**Short problem**
Extract all lines in the data that contain the word "scene".

**Supplied data**
# # # # # # #

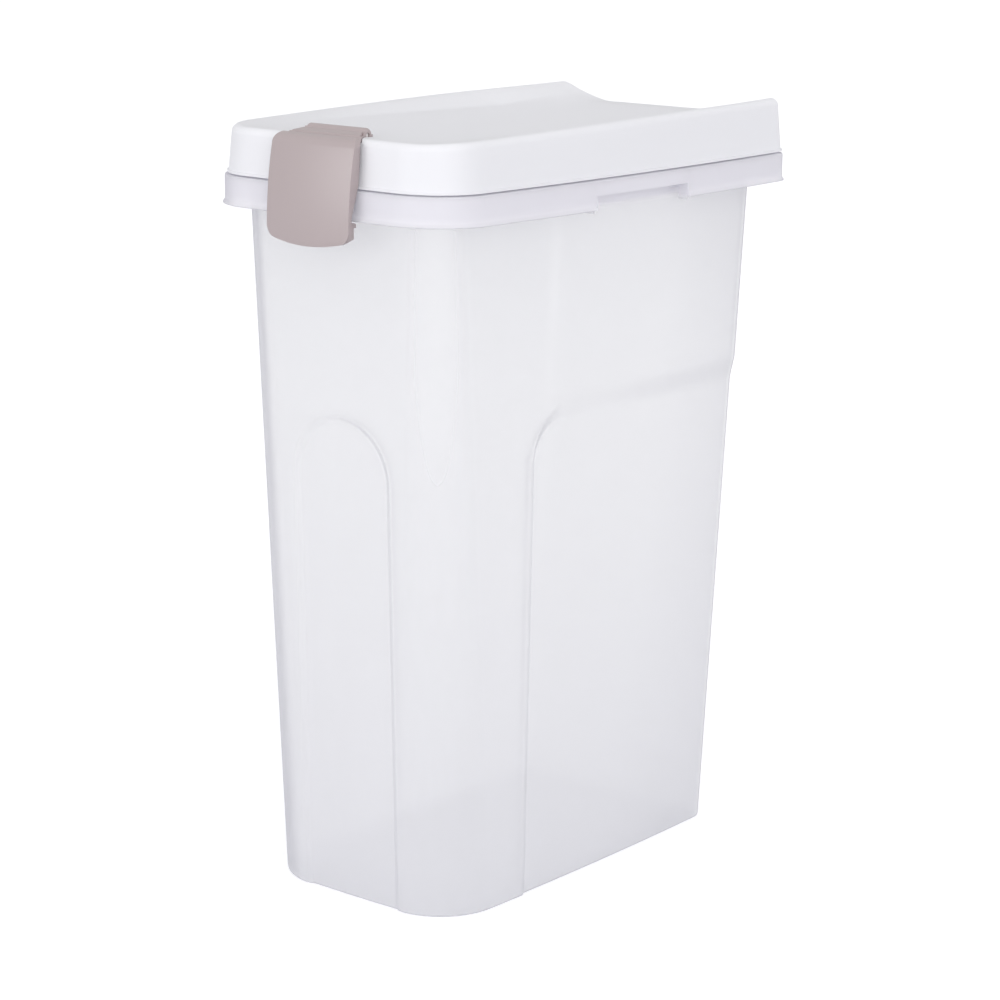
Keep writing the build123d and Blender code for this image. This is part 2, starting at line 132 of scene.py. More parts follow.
def seen_white(material, plain, glow):
    """Adds a white glow to a shader, seen by the camera, in reflections and through clear surfaces."""
    path = add_node(material, "ShaderNodeLightPath")
    seen = path.outputs["Is Camera Ray"]
    for ray in ("Is Glossy Ray", "Is Transmission Ray"):
        seen = add_node(
            material, "ShaderNodeMath", links={0: seen, 1: path.outputs[ray]}, operation="MAXIMUM"
        ).outputs[0]
    strength = add_node(material, "ShaderNodeMath", {1: glow}, {0: seen}, operation="MULTIPLY")
    white = add_node(
        material, "ShaderNodeEmission", {"Color": linear("FFFFFF")}, {"Strength": strength.outputs[0]}
    )
    both = add_node(material, "ShaderNodeAddShader", links={0: plain, 1: white.outputs[0]})
    add_node(material, "ShaderNodeOutputMaterial", links={"Surface": both.outputs[0]})


floor_paint = new_material("studio_floor_matt_paint")
matt = add_node(floor_paint, "ShaderNodeBsdfDiffuse", {"Color": linear("D2D2D6")})
seen_white(floor_paint, matt.outputs[0], floor_glow)

bpy.ops.object.select_all(action="DESELECT")
bpy.ops.mesh.primitive_plane_add(size=floor_size, location=(0, 0, 0))
floor = bpy.context.object
floor.name = "studio_floor"
floor.data.materials.append(floor_paint)
print("the floor is", floor_size, "m wide")

# %% The tent's light, brighter on the camera's side and dimmer overhead
tent_dimmest, tent_brightest = 0.62, 1.14
bright_side = Vector((0.62, -0.75, -0.22)).normalized()

world = bpy.data.worlds.new("light_tent")
bpy.context.scene.world = world
world.use_nodes = True
world.node_tree.nodes.clear()
direction = add_node(world, "ShaderNodeTexCoord")
towards = add_node(
    world, "ShaderNodeVectorMath", {1: bright_side}, {0: direction.outputs["Generated"]},
    operation="DOT_PRODUCT",
)
tent_light = add_node(
    world, "ShaderNodeMapRange",
    {"From Min": -1.0, "From Max": 1.0, "To Min": tent_dimmest, "To Max": tent_brightest},
    {"Value": towards.outputs["Value"]},
)
ray = add_node(world, "ShaderNodeLightPath")
seen = add_node(
    world, "ShaderNodeMath",
    links={0: ray.outputs["Is Camera Ray"], 1: ray.outputs["Is Transmission Ray"]}, operation="MAXIMUM",
)
level = add_node(
    world, "ShaderNodeMapRange", {"To Max": 1.0},
    {"Value": seen.outputs[0], "To Min": tent_light.outputs[0]},
)
tent = add_node(
    world, "ShaderNodeBackground", {"Color": linear("FFFFFF")}, {"Strength": level.outputs[0]}
)
add_node(world, "ShaderNodeOutputWorld", links={"Surface": tent.outputs[0]})
bpy.context.scene.view_settings.view_transform = "Standard"
print("the tent's light runs from", tent_dimmest, "to", tent_brightest)

# %% [markdown]
# ## The lamps
#
# Wide soft lamps shape the bin inside the tent. Sun lamps with a very wide disc stand for soft boxes,
# because their light is as strong on the floor beside the bin as it is on the bin, so the floor stays
# evenly white. The key stands right of the camera. The other one has a smaller and brighter disc, and
# stands low to the left, where the bowed face of the clip mirrors it: that gives the clip its shine.

# %% Soft lamps
lamp_distance = 2.0


def soft_lamp(name, azimuth, elevation, strength, spread):
    """A wide soft lamp, so many degrees to the right of the bin's front and up from the floor."""
    lamp_data = bpy.data.lights.new(name, "SUN")
    lamp_data.energy = strength
    lamp_data.angle = math.radians(spread)
    lamp = bpy.data.objects.new(name, lamp_data)
    bpy.context.scene.collection.objects.link(lamp)
    turn, rise = math.radians(azimuth), math.radians(elevation)
    place = Vector((math.sin(turn) * math.cos(rise), -math.cos(turn) * math.cos(rise), math.sin(rise)))
    aim = (-place).to_track_quat("-Z", "Y").to_matrix()
    lamp.matrix_world = Matrix.Translation(lamp_distance * place) @ aim.to_4x4()
    print(name, "strength", strength)


soft_lamp("soft_lamp_key", 55, 14, 0.84, 50)
soft_lamp("soft_lamp_front", -22, 6, 0.58, 28)

# %% [markdown]
# ## Milky polypropylene
#
# The tub is natural polypropylene without pigment, injection moulded in a finely textured mould.
# Light enters the wall, scatters, and leaves on either side, so it looks milky. Real scattering inside
# the wall would need long renders, so three shaders share the light: a surface with a soft gloss,
# one that passes light through to the far side, and one that is clear. The skirt hangs in front of the
# wall, so less light comes through the two of them, and what does is a little cooler.
#
# The mould's real grain is 0.1 to 0.3 mm wide, finer than a pixel of the picture. So here and on the
# other plastics it is drawn 0.5 to 1.6 mm wide, coarse enough to soften the gloss.

# %% Bump of a moulded surface
def moulded_skin(material, grain, depth, wave, wave_depth):
    """Fine grain from the mould and long shallow waves from cooling, all sizes in millimetres."""
    coordinates = add_node(material, "ShaderNodeTexCoord")
    fine = add_node(
        material, "ShaderNodeTexNoise", {"Scale": 1 / (grain * mm), "Detail": 2.0},
        {"Vector": coordinates.outputs["Object"]},
    )
    long = add_node(
        material, "ShaderNodeTexNoise", {"Scale": 1 / (wave * mm), "Detail": 1.0},
        {"Vector": coordinates.outputs["Object"]},
    )
    waves = add_node(
        material, "ShaderNodeBump", {"Strength": 1.0, "Distance": wave_depth * mm},
        {"Height": long.outputs[0]},
    )
    return add_node(
        material, "ShaderNodeBump", {"Strength": 1.0, "Distance": depth * mm},
        {"Height": fine.outputs[0], "Normal": waves.outputs[0]},
    )


# %% The tub's colour, by height, with painted shade towards the foot
tub_low, tub_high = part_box("bin_body")
mouth_top = tub_high.z / mm
# Shares of the tub's height between which the skirt's lower edge lies.
skirt_starts, skirt_full = 0.944, 0.95

milky = new_material("milky_polypropylene_moulded")
skin = moulded_skin(milky, grain=1.6, depth=0.010, wave=70, wave_depth=0.5)
coordinates = add_node(milky, "ShaderNodeTexCoord")
place = add_node(milky, "ShaderNodeSeparateXYZ", links={0: coordinates.outputs["Object"]})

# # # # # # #

**Task response**
Keep writing the build123d and Blender code for this image. This is part 2, starting at line 132 of scene.py. More parts follow.
bpy.context.scene.world = world
bpy.context.scene.view_settings.view_transform = "Standard"
    bpy.context.scene.collection.objects.link(lamp)